1. 🙌 🙌 🙌 three pairs of “hands raised in celebration” for Tracy at O’Reilly Auto Parts for
helping me replacing my headlight
2. First cups of coffee at 5 pm (because at this point in my life the end of the work day is really the beginning of the work day)
3. Hebrews 7:22
4. How friendly the cashiers are at my local Publix
5. Every. single. moment. of 13 going on 30
The moment I begin to settle into the silence of the house when I’m alone, I also begin settling into the uneasiness. That previously unheard creak magnifies and echoes in my ears. Since when does the dishwasher make a noise like that? And can anyone really be sure that the air conditioner is responsible for those sounds that are so similar to an axe murderer stealthily unlocking my backdoor?
Did I say settling?
Clearly I meant unsettling.
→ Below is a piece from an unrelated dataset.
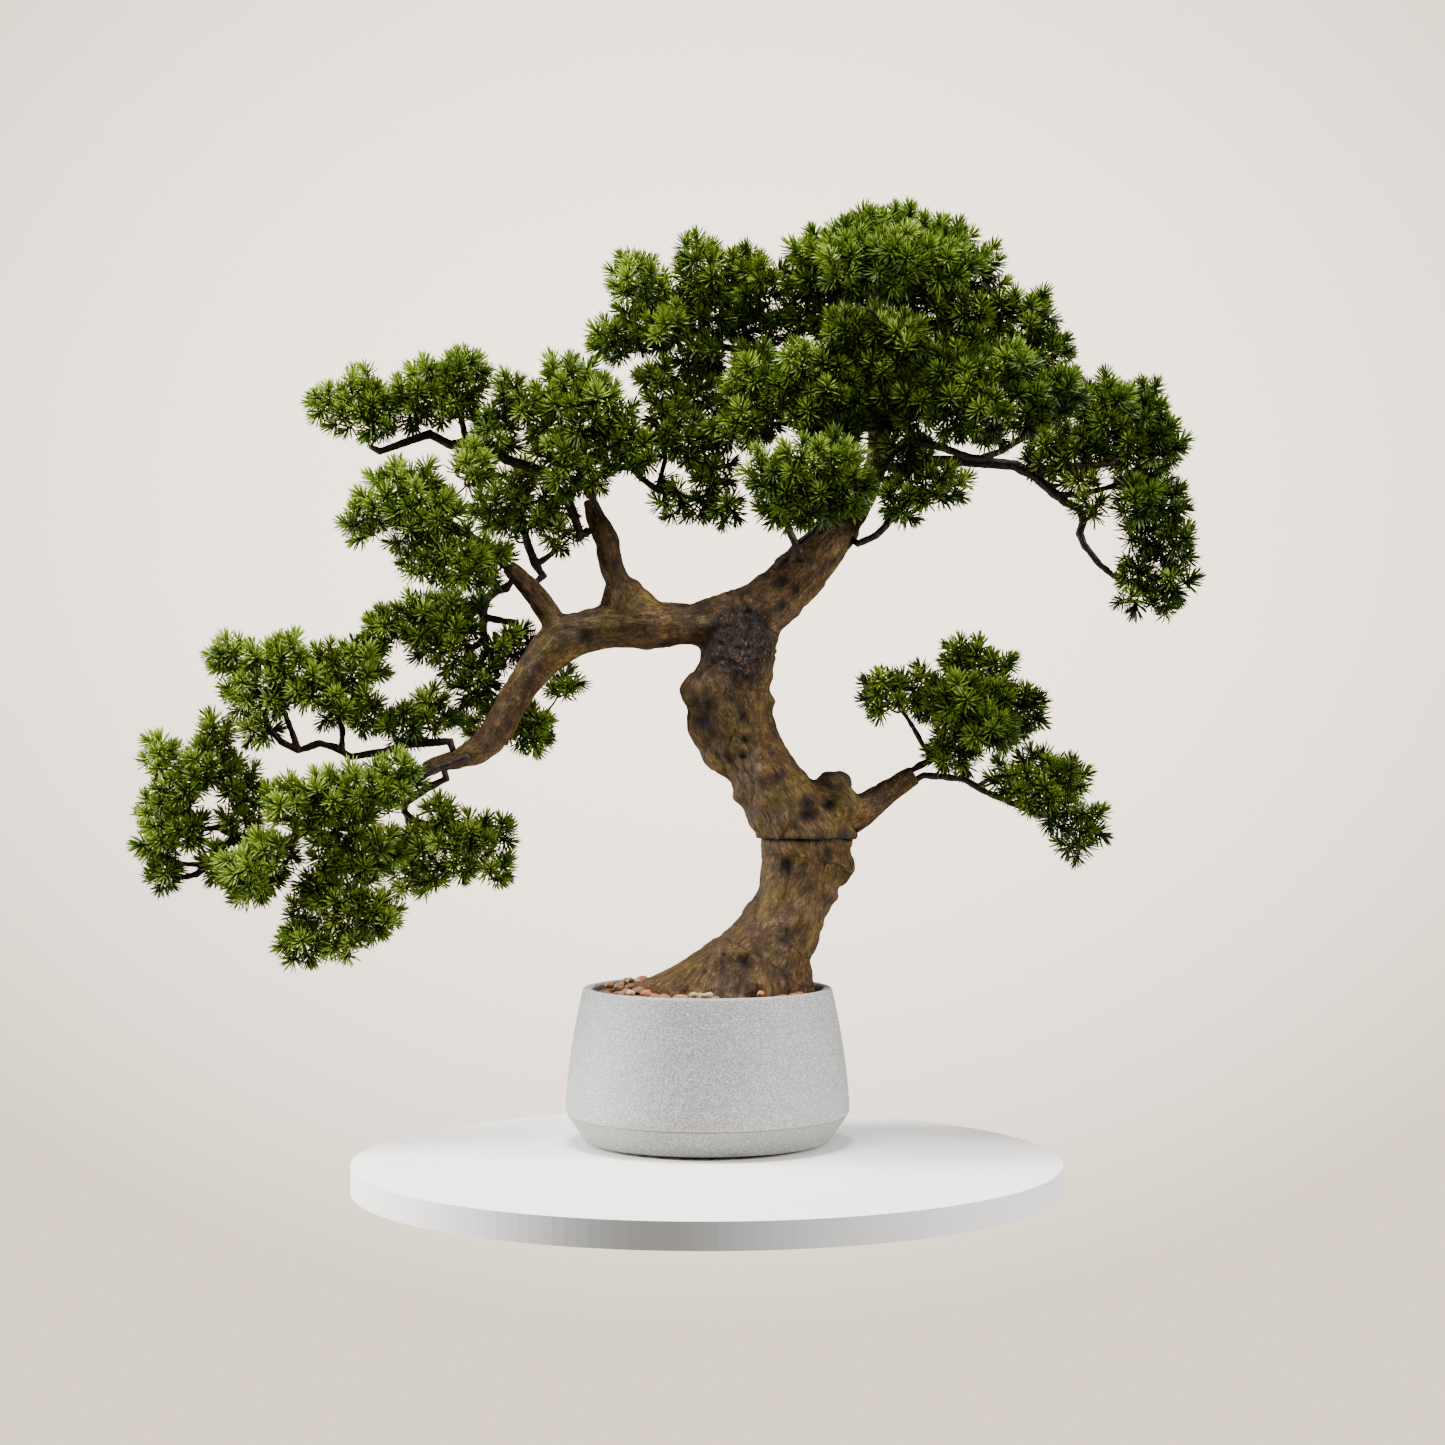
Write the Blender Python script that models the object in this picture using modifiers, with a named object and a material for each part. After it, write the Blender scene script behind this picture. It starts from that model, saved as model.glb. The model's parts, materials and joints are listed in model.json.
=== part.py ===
"""Artificial tabletop tree: a windswept pine of push-in wired sprays on a built-up wooden trunk, in a cement pot.

The origin is on the table, under the middle of the pot. +Z is up, and +X is to the right as seen from the front
(-Y). The pot, its filling and the wood are one rigid body. Each spray is a stem with its needles, and its peg
turns in a socket drilled in the wood.
"""

import math
import random

import bmesh
import bpy
from mathutils import Matrix, Vector, geometry

# ---- driving dimensions, in metres ---------------------------------------------------------------------------
POT_HEIGHT = 0.124
RIM_RADIUS = 0.100
BELLY_RADIUS = 0.1133
BELLY_HEIGHT = 0.0265
BELLY_EDGE = 0.0028  # height of the crisp edge under the belly, above the chamfer
BELLY_STEP = 0.0016  # how far the chamfer starts inside the belly
FOOT_RADIUS = 0.0985
POT_WALL = 0.008
POT_FLOOR = 0.009
LIP_ROUND = 0.0015
SIDE_FULLNESS = 1.6  # 1 is a straight side from belly to rim, more is fuller
PAD_INSET = 0.0105  # from the foot's edge
PAD_THICKNESS = 0.0025

ROOT_DEPTH = 0.024  # the roots' underside and the pebbles' underside, below the rim
PEBBLE_DEPTH = 0.020
BALLAST_DEPTH = 0.035  # the cement poured in the bottom of the pot
ROOT_GAP = 0.0012  # between the roots and the pebbles
ROOT_MARGIN = 0.0024  # between the widest root and the pot's wall at the lip

ROD_RADIUS = 0.005
ROD_PLACE = 0.062  # along X, under the middle of the trunk
ROD_STAND = 0.0079  # its lower end, above the ballast's underside
ROD_REACH = 0.186  # above the roots' underside
DOWEL_RADIUS = 0.004
DOWEL_LENGTH = 0.044
BORE_CLEARANCE = 0.0004
WOOD_GIRTH = 1.0  # scales every bough's thickness

PEG_RADIUS = 0.0022
PEG_DEPTH = 0.006
PEG_NECK = 0.003  # straight length of a stem outside its socket
SOCKET_CLEARANCE = 0.0004
TOUCH_GAP = 0.0003  # between solids that touch
SWAY_GAP = 0.006  # between the needles of one spray and the next
WOOD_GAP = 0.004  # between needles and another piece's wood or stem
LINK_RADIUS = 0.0045  # the sparse needles that join one clump to the next
LEAST_CLUMP = 0.0055
MERGED_SHARE = 0.7  # clumps nearer than this share of their two radii need no link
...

The act of unsettling is so easy when others are nowhere nearby. And clearly my loaf of a kitten-cat is completely useless in fighting off the bad guys. And so I turn on every light in my house. And I refuse to walk by the back door or even make eye contact with a window. Don’t ask me to take a single step down the basement stairs. I stick close to my kitten-cat for the rhythm of his snoring and the soft sound of a heartbeat, no matter how lazy. I snuggle up to the uncertainty of a home all alone. I attempt to make peace with this invisible friend of uncomfortable. Thoughts tend to grow lavishly if not kept in check. Truth and not truth become blurry, their colors mixing into a magnificent shade of gray, like tonight’s cloudy night sky.
Friendship is good and important, faithful and calming.